**Dataset excerpts**:
* begin *

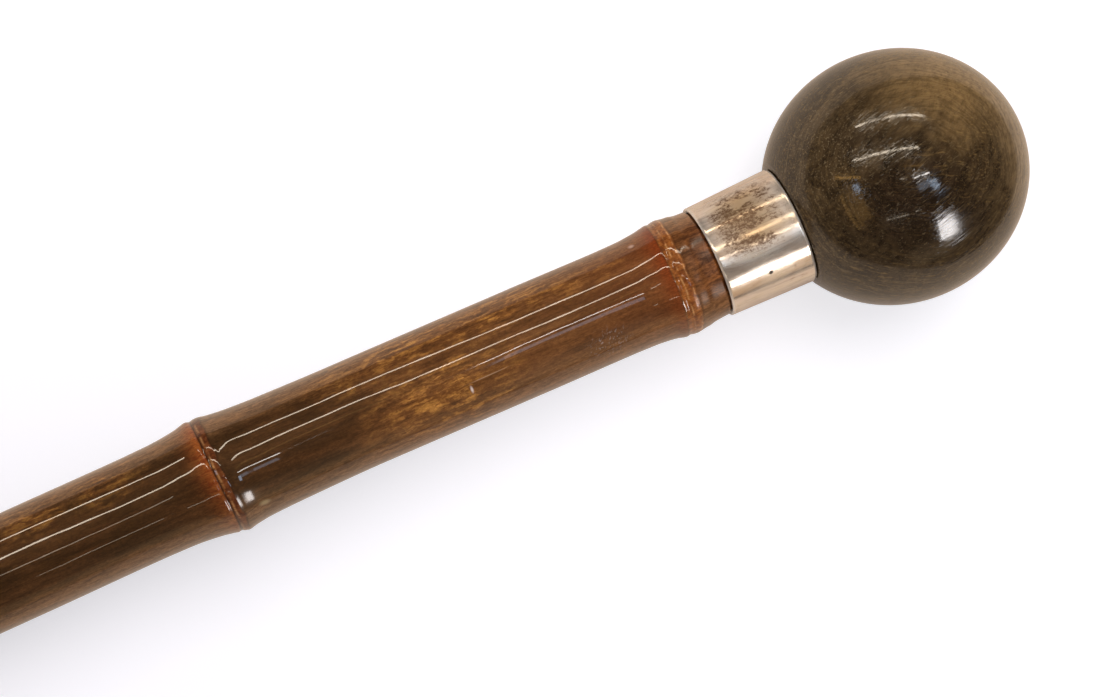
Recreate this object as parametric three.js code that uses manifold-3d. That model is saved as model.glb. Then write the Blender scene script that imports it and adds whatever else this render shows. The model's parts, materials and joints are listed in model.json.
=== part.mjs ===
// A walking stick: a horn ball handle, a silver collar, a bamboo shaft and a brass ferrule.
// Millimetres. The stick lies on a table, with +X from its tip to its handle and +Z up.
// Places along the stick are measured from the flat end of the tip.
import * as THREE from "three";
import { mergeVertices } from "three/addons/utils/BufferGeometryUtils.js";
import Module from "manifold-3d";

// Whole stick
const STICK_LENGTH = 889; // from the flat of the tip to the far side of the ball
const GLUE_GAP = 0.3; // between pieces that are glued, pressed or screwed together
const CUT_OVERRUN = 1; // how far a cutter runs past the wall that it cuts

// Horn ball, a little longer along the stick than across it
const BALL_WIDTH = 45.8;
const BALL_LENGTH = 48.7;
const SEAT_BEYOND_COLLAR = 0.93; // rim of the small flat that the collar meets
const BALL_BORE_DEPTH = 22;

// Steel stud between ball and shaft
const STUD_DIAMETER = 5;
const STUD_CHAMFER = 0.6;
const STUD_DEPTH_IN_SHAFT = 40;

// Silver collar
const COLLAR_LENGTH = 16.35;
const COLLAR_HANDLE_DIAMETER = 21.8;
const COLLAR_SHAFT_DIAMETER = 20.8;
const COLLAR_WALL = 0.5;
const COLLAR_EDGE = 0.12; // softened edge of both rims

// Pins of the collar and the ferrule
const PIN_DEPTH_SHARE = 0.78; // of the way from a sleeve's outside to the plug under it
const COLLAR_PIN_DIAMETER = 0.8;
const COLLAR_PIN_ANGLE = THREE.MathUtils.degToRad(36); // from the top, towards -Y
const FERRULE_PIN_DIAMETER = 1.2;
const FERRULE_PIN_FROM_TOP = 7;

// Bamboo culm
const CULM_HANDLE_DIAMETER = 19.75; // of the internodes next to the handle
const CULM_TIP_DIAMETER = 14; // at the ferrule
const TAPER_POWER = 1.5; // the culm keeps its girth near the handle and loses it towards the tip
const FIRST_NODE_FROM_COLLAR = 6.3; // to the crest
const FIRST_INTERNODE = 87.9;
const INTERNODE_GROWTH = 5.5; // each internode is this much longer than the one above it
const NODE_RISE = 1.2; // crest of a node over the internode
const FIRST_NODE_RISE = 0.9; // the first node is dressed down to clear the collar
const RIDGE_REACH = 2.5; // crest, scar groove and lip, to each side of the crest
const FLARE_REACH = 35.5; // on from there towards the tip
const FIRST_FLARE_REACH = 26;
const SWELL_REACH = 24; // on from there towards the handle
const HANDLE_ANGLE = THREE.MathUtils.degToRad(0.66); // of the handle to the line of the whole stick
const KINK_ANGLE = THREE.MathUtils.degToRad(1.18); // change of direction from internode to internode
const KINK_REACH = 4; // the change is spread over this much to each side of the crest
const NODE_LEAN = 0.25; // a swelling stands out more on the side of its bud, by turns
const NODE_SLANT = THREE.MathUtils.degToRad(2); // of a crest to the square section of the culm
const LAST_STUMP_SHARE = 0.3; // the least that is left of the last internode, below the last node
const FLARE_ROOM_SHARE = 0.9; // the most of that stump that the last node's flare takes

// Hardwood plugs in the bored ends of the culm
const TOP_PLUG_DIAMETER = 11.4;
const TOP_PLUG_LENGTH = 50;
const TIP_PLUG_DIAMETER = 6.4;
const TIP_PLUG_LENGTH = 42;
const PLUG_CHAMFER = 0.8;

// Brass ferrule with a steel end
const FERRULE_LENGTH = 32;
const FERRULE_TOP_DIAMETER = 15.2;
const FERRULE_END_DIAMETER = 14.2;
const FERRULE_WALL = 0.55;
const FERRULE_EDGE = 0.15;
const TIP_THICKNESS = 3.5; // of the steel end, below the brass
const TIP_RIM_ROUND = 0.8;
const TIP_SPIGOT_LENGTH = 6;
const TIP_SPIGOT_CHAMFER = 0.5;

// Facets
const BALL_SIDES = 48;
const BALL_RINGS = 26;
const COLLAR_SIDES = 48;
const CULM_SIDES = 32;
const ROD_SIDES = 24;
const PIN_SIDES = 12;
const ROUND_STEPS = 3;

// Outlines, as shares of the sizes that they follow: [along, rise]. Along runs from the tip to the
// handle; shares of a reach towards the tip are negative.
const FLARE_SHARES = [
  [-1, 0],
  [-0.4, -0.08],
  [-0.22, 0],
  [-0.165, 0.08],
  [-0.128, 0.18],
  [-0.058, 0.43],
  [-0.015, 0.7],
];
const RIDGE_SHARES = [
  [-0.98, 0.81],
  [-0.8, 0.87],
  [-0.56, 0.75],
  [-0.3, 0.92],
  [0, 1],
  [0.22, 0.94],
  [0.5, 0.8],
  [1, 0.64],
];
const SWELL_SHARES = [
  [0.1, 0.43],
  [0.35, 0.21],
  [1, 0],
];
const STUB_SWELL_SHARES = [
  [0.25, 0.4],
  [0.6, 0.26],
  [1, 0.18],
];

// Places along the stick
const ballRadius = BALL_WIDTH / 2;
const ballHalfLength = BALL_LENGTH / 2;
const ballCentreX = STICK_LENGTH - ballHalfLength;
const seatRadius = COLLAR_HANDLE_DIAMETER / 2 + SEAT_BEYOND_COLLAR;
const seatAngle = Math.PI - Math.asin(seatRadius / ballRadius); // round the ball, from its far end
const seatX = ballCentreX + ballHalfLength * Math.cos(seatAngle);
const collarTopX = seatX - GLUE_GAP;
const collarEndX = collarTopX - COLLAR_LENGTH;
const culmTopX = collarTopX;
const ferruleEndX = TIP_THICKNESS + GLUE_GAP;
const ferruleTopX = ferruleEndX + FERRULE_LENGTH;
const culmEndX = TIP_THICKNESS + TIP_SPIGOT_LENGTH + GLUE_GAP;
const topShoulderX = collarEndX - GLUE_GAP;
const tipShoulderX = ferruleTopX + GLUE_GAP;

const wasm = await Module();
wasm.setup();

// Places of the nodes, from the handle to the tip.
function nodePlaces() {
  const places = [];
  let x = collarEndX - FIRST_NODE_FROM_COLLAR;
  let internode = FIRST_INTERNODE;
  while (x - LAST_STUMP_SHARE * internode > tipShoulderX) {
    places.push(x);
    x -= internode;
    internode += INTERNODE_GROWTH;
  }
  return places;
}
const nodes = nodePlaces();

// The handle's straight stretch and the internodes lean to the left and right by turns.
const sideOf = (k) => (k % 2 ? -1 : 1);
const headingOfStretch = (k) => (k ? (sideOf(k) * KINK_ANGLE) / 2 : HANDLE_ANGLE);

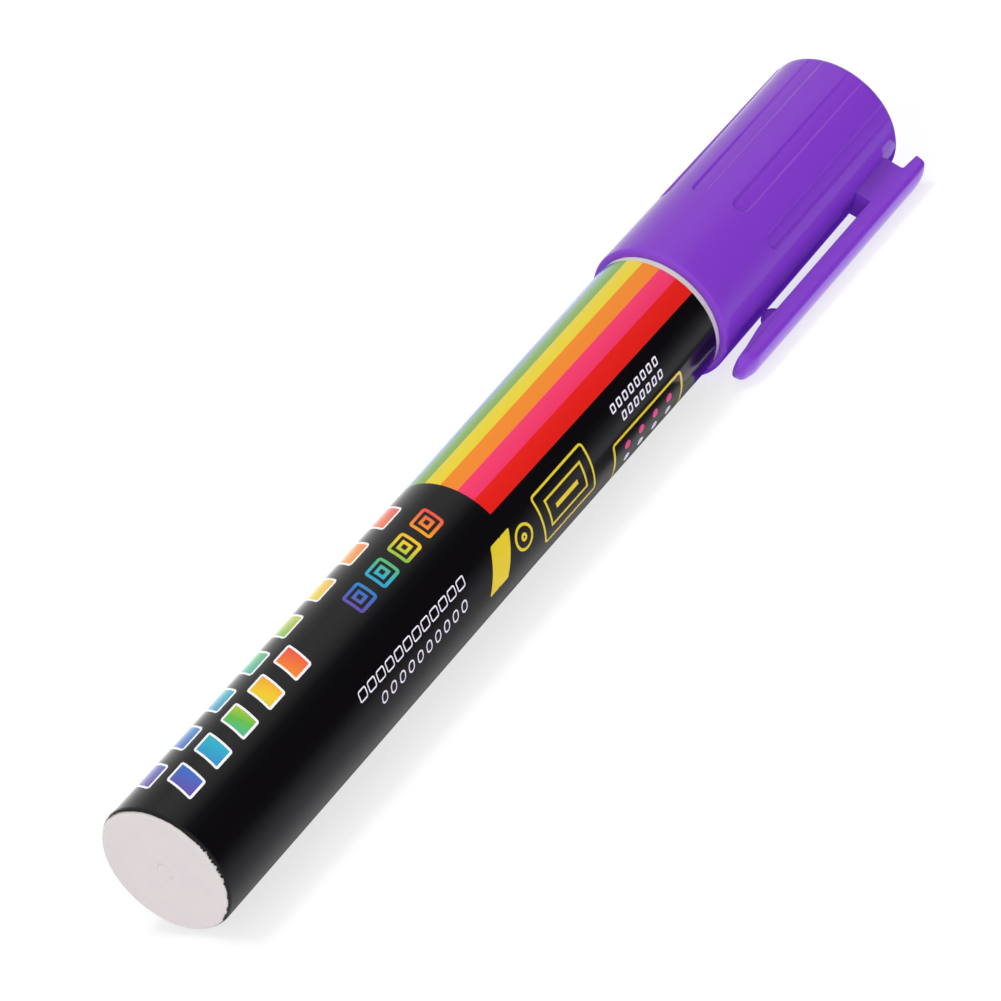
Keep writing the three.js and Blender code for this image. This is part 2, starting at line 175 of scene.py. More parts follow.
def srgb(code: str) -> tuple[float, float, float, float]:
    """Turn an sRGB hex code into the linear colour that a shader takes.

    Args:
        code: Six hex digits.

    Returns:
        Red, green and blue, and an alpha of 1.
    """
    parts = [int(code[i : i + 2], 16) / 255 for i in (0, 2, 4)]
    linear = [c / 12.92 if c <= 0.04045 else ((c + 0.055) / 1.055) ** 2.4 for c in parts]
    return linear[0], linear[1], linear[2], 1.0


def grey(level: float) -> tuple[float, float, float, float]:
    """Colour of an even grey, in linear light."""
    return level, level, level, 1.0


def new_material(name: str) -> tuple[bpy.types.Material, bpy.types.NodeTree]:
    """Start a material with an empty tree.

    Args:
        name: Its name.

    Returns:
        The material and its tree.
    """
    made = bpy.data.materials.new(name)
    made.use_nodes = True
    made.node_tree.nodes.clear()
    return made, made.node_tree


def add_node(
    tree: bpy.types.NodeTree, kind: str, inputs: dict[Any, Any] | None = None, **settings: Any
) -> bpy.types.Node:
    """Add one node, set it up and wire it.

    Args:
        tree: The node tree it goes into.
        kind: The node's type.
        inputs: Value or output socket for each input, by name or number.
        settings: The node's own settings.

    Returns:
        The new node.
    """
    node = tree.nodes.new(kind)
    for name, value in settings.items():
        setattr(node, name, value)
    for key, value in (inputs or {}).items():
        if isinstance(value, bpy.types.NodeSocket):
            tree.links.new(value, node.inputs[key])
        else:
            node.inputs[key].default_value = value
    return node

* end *
* begin *

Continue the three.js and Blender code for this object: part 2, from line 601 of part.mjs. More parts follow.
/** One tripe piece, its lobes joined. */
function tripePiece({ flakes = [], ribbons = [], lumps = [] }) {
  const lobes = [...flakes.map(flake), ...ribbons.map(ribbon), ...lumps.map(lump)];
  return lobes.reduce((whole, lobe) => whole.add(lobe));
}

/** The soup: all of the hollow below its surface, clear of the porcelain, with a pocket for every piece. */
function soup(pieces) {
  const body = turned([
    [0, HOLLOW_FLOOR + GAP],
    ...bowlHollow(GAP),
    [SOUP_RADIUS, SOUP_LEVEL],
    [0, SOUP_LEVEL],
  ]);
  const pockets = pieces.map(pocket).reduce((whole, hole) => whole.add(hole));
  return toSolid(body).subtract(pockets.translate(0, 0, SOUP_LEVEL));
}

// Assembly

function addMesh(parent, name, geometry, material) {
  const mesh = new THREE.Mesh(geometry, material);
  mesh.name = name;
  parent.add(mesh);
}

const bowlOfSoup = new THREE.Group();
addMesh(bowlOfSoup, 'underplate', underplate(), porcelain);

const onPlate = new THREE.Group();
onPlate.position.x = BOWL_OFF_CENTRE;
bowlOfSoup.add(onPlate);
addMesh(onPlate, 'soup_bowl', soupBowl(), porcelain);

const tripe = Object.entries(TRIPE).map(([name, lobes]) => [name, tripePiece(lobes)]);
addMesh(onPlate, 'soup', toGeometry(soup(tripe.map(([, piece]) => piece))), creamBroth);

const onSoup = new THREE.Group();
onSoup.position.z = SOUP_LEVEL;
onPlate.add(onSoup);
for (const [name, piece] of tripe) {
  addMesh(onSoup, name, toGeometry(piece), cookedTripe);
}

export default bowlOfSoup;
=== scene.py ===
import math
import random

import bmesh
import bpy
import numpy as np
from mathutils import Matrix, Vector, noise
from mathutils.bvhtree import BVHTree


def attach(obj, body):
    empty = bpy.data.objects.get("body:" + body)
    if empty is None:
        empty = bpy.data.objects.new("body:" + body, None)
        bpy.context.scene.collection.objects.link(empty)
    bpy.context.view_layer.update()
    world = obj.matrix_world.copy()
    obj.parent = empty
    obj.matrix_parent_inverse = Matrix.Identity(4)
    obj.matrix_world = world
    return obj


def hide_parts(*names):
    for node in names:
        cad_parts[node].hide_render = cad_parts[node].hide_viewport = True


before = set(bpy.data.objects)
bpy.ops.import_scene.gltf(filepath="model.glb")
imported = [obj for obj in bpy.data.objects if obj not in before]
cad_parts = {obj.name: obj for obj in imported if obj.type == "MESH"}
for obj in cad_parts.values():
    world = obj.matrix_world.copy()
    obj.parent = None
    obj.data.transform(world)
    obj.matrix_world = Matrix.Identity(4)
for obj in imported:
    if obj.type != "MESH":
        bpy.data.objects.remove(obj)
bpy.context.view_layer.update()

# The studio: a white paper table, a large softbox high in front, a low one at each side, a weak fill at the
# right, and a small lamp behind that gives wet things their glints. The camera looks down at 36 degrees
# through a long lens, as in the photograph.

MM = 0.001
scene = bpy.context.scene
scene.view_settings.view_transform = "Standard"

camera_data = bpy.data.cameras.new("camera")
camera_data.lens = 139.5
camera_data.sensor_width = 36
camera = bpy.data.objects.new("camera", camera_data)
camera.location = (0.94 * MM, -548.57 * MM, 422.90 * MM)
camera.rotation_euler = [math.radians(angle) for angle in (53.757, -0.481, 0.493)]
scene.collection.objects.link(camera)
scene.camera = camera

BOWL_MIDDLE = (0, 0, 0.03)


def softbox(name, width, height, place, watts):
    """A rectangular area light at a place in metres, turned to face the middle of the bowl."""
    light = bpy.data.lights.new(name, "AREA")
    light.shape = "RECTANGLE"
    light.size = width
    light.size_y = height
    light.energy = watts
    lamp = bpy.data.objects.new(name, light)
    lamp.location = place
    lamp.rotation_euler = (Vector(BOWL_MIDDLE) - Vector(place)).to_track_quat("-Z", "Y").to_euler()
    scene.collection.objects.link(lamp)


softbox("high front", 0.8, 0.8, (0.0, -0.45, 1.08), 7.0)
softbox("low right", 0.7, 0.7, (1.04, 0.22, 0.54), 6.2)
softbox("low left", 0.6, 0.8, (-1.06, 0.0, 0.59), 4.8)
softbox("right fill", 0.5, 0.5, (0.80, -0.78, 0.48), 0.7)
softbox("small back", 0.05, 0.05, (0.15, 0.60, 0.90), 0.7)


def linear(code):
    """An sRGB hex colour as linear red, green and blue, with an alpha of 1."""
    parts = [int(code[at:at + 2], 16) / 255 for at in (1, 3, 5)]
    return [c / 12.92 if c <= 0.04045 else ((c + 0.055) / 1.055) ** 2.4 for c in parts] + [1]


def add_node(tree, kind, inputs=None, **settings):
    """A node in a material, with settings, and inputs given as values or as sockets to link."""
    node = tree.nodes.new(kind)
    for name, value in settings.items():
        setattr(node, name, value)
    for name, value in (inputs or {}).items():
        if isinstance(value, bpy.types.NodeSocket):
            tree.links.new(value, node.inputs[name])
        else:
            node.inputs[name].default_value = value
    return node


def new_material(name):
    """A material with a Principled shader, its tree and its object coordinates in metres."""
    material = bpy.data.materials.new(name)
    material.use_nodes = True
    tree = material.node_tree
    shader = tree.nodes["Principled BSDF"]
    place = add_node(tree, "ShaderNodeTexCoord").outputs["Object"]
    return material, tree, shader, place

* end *

Above are some lines. Repeat exactly, and only, those from the line that has "const tripe = Object.entries(TRIPE).map(([name, lobes])" through the line that has "cad_parts[node].hide_render = cad_parts[node].hide_viewport".

const tripe = Object.entries(TRIPE).map(([name, lobes]) => [name, tripePiece(lobes)]);
addMesh(onPlate, 'soup', toGeometry(soup(tripe.map(([, piece]) => piece))), creamBroth);

const onSoup = new THREE.Group();
onSoup.position.z = SOUP_LEVEL;
onPlate.add(onSoup);
for (const [name, piece] of tripe) {
  addMesh(onSoup, name, toGeometry(piece), cookedTripe);
}

export default bowlOfSoup;
=== scene.py ===
import math
import random

import bmesh
import bpy
import numpy as np
from mathutils import Matrix, Vector, noise
from mathutils.bvhtree import BVHTree


def attach(obj, body):
    empty = bpy.data.objects.get("body:" + body)
    if empty is None:
        empty = bpy.data.objects.new("body:" + body, None)
        bpy.context.scene.collection.objects.link(empty)
    bpy.context.view_layer.update()
    world = obj.matrix_world.copy()
    obj.parent = empty
    obj.matrix_parent_inverse = Matrix.Identity(4)
    obj.matrix_world = world
    return obj


def hide_parts(*names):
    for node in names:
        cad_parts[node].hide_render = cad_parts[node].hide_viewport = True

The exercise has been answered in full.